== DATASET

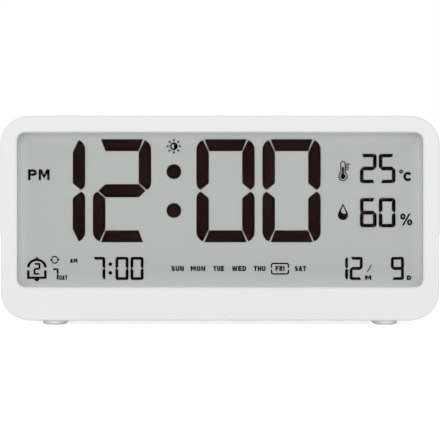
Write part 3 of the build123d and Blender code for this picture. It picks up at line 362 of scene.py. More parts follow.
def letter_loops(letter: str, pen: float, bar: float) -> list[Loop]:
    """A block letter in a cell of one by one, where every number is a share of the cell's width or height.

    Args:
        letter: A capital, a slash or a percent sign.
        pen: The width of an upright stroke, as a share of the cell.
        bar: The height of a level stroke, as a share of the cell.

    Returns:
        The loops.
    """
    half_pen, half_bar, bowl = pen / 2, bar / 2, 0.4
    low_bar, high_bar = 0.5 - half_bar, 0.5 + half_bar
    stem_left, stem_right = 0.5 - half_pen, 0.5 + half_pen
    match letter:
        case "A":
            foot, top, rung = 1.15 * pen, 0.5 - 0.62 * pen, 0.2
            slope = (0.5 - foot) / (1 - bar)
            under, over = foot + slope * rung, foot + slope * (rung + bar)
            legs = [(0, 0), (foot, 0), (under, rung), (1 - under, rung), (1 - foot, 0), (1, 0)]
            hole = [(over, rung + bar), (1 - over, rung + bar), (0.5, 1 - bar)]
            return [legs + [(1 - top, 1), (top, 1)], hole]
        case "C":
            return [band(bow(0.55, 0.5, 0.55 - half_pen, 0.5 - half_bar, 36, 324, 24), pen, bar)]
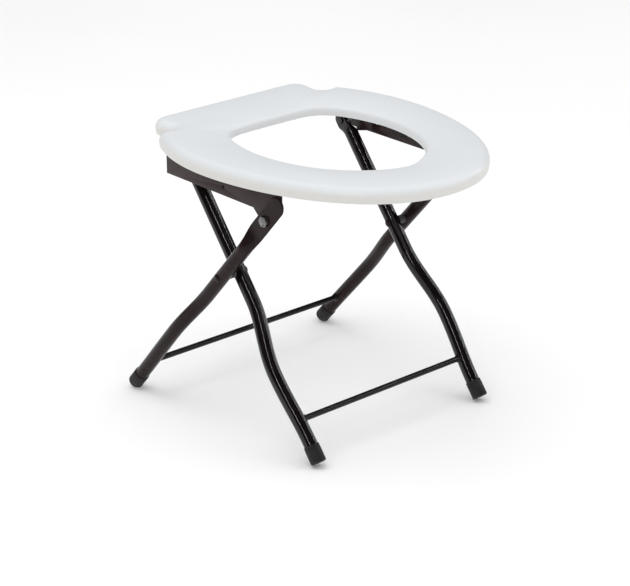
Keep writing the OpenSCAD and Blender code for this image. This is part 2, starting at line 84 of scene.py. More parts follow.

====

▶ BRIEF: Faithfully copy every entry, leaving nothing out.

▶ FINISHED EXERCISE:
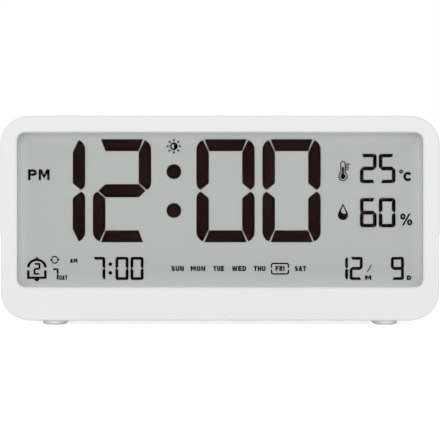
Write part 3 of the build123d and Blender code for this picture. It picks up at line 362 of scene.py. More parts follow.
def letter_loops(letter: str, pen: float, bar: float) -> list[Loop]:
    """A block letter in a cell of one by one, where every number is a share of the cell's width or height.

    Args:
        letter: A capital, a slash or a percent sign.
        pen: The width of an upright stroke, as a share of the cell.
        bar: The height of a level stroke, as a share of the cell.

    Returns:
        The loops.
    """
    half_pen, half_bar, bowl = pen / 2, bar / 2, 0.4
    low_bar, high_bar = 0.5 - half_bar, 0.5 + half_bar
    stem_left, stem_right = 0.5 - half_pen, 0.5 + half_pen
    match letter:
        case "A":
            foot, top, rung = 1.15 * pen, 0.5 - 0.62 * pen, 0.2
            slope = (0.5 - foot) / (1 - bar)
            under, over = foot + slope * rung, foot + slope * (rung + bar)
            legs = [(0, 0), (foot, 0), (under, rung), (1 - under, rung), (1 - foot, 0), (1, 0)]
            hole = [(over, rung + bar), (1 - over, rung + bar), (0.5, 1 - bar)]
            return [legs + [(1 - top, 1), (top, 1)], hole]
        case "C":
            return [band(bow(0.55, 0.5, 0.55 - half_pen, 0.5 - half_bar, 36, 324, 24), pen, bar)]
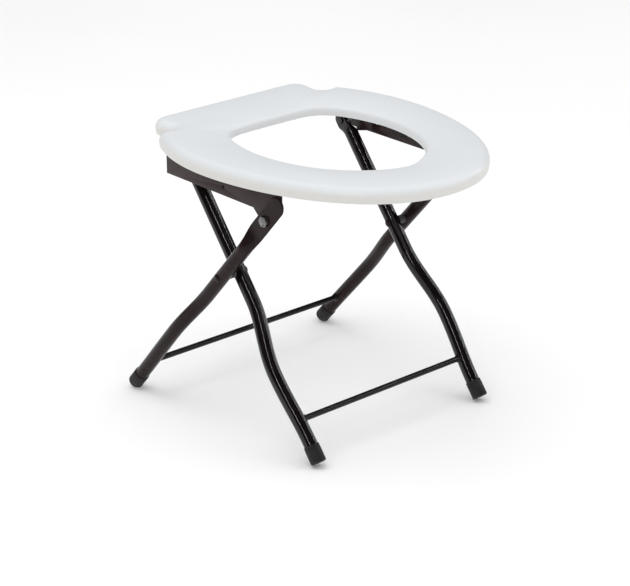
Keep writing the OpenSCAD and Blender code for this image. This is part 2, starting at line 84 of scene.py. More parts follow.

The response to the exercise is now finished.